→ **Exercise aim**: Isolate every line in the data with the string "joints" and copy it.
======== Source data ========
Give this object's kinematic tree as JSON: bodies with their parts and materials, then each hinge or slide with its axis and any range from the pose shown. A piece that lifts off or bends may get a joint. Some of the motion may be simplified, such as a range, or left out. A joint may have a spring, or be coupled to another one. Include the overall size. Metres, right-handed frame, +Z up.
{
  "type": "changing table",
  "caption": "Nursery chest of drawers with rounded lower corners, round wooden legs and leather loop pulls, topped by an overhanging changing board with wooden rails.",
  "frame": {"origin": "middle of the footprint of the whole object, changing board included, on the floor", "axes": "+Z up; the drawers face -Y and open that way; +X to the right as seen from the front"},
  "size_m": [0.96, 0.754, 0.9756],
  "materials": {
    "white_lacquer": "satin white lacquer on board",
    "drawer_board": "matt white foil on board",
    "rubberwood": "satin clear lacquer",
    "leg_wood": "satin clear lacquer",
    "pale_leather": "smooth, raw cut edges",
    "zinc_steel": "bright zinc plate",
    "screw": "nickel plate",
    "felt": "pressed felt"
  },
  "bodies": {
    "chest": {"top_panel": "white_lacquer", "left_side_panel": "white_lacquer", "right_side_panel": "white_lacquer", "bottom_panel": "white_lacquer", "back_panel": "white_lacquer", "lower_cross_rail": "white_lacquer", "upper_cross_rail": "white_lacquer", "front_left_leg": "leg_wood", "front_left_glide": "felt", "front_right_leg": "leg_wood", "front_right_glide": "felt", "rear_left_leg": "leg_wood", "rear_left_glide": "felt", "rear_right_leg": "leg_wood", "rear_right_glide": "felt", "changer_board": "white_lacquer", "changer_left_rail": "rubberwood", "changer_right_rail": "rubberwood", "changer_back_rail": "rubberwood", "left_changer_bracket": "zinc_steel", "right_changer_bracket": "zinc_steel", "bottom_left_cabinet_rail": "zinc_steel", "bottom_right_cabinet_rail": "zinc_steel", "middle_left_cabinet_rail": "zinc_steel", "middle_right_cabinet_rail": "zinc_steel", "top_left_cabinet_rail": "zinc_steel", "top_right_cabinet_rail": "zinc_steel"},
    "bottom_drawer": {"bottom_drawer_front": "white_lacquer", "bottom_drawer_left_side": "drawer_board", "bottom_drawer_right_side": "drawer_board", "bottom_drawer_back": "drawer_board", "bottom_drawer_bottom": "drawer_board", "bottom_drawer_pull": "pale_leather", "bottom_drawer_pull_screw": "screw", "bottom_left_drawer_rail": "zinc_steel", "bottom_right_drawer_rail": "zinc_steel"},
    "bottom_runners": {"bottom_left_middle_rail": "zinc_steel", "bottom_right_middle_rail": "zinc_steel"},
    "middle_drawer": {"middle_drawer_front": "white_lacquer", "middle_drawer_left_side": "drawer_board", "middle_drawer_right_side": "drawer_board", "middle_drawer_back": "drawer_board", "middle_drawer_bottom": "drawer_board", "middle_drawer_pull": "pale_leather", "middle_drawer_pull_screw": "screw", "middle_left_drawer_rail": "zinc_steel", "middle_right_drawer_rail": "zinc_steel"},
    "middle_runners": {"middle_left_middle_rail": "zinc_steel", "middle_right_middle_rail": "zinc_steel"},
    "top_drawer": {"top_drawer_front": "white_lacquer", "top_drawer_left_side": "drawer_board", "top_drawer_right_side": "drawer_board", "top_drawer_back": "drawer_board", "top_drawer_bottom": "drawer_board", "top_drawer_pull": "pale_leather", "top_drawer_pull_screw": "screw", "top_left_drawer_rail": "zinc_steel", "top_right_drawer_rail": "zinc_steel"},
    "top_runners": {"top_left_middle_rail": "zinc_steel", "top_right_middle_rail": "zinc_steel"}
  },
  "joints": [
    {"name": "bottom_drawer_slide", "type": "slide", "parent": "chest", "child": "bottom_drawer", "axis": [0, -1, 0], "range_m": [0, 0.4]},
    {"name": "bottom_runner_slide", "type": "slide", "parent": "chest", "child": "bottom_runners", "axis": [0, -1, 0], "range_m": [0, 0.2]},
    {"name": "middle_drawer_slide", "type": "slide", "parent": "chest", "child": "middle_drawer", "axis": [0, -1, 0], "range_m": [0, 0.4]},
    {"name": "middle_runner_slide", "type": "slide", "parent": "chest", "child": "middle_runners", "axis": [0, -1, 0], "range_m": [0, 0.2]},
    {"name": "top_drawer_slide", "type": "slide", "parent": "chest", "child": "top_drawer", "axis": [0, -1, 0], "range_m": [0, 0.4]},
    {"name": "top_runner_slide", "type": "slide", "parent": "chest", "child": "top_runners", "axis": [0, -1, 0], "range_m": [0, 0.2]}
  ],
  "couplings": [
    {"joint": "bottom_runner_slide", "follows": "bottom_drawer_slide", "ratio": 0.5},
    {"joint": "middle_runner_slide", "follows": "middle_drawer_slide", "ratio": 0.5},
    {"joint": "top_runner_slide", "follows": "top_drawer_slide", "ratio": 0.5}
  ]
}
========
======== Source data ========
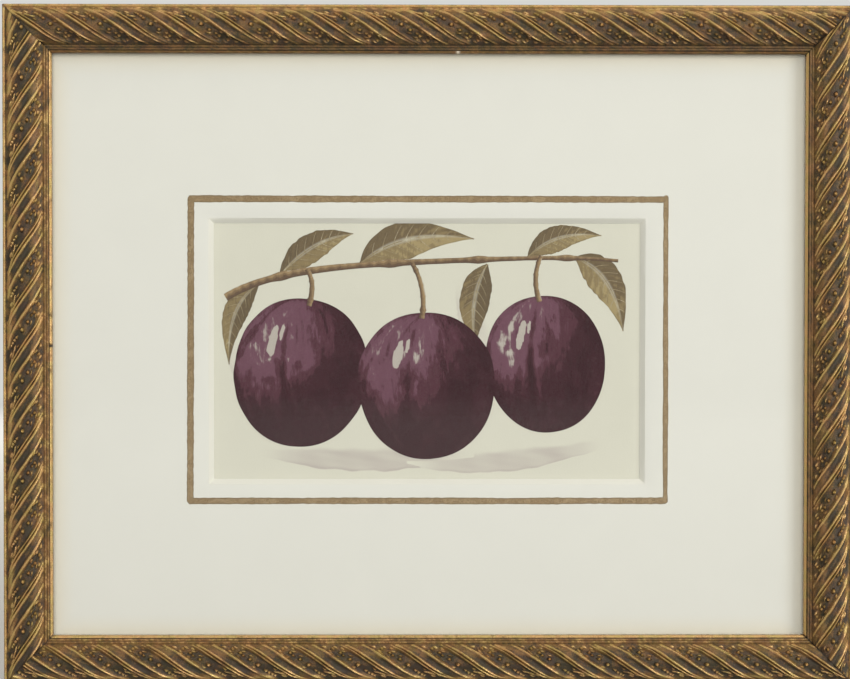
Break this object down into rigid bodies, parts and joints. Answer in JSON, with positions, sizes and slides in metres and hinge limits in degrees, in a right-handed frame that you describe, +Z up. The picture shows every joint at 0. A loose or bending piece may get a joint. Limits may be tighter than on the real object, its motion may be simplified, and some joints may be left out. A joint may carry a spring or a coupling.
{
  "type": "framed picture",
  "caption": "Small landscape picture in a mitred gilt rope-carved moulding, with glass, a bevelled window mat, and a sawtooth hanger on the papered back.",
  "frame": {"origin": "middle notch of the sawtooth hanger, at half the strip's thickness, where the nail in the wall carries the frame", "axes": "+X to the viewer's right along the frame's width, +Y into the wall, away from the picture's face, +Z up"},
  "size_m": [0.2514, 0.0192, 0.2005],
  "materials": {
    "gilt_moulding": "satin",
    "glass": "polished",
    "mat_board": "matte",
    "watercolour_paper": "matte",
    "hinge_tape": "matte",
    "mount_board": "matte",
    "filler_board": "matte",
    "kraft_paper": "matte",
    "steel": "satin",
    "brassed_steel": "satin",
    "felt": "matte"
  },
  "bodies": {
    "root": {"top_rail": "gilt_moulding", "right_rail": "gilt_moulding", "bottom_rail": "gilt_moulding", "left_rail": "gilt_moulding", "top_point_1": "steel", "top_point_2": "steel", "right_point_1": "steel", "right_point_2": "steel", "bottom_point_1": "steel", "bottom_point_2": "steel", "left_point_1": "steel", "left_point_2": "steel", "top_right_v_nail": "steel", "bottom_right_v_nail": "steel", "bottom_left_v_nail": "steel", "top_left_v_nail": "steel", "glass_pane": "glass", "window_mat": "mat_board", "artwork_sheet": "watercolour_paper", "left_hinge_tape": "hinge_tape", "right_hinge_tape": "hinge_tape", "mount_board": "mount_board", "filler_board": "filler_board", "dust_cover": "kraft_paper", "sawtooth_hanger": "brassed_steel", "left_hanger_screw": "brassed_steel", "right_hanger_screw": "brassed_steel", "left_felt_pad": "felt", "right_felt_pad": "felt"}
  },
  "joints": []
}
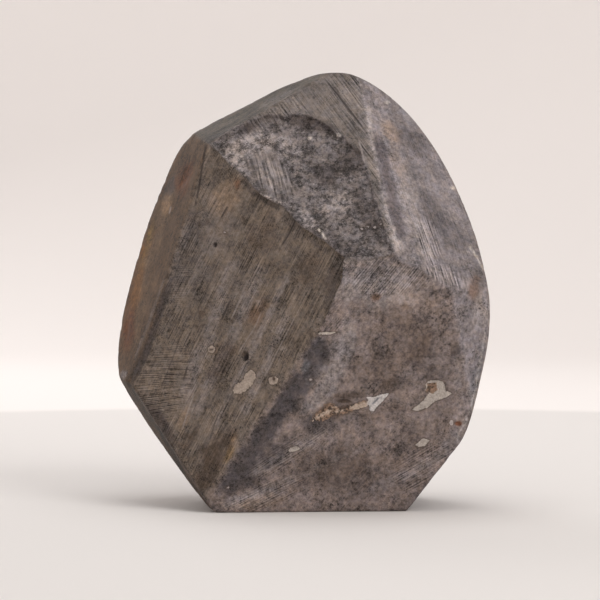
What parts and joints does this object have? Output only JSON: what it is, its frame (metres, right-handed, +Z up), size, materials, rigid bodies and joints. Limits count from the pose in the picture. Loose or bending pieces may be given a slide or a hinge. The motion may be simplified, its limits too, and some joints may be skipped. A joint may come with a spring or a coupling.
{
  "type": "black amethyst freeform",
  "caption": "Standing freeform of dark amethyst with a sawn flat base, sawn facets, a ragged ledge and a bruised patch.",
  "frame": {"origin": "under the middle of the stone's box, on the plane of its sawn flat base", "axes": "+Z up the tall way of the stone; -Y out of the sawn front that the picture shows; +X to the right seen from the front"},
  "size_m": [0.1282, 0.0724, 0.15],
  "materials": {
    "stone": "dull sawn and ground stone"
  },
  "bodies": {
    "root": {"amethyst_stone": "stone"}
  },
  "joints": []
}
========
======== Source data ========
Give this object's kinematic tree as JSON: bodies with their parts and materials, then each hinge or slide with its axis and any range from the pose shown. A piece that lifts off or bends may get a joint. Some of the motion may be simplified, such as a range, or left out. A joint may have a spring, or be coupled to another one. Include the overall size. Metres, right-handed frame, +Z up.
========
→ **Response**:
  "joints": [
Break this object down into rigid bodies, parts and joints. Answer in JSON, with positions, sizes and slides in metres and hinge limits in degrees, in a right-handed frame that you describe, +Z up. The picture shows every joint at 0. A loose or bending piece may get a joint. Limits may be tighter than on the real object, its motion may be simplified, and some joints may be left out. A joint may carry a spring or a coupling.
  "joints": []
What parts and joints does this object have? Output only JSON: what it is, its frame (metres, right-handed, +Z up), size, materials, rigid bodies and joints. Limits count from the pose in the picture. Loose or bending pieces may be given a slide or a hinge. The motion may be simplified, its limits too, and some joints may be skipped. A joint may come with a spring or a coupling.
  "joints": []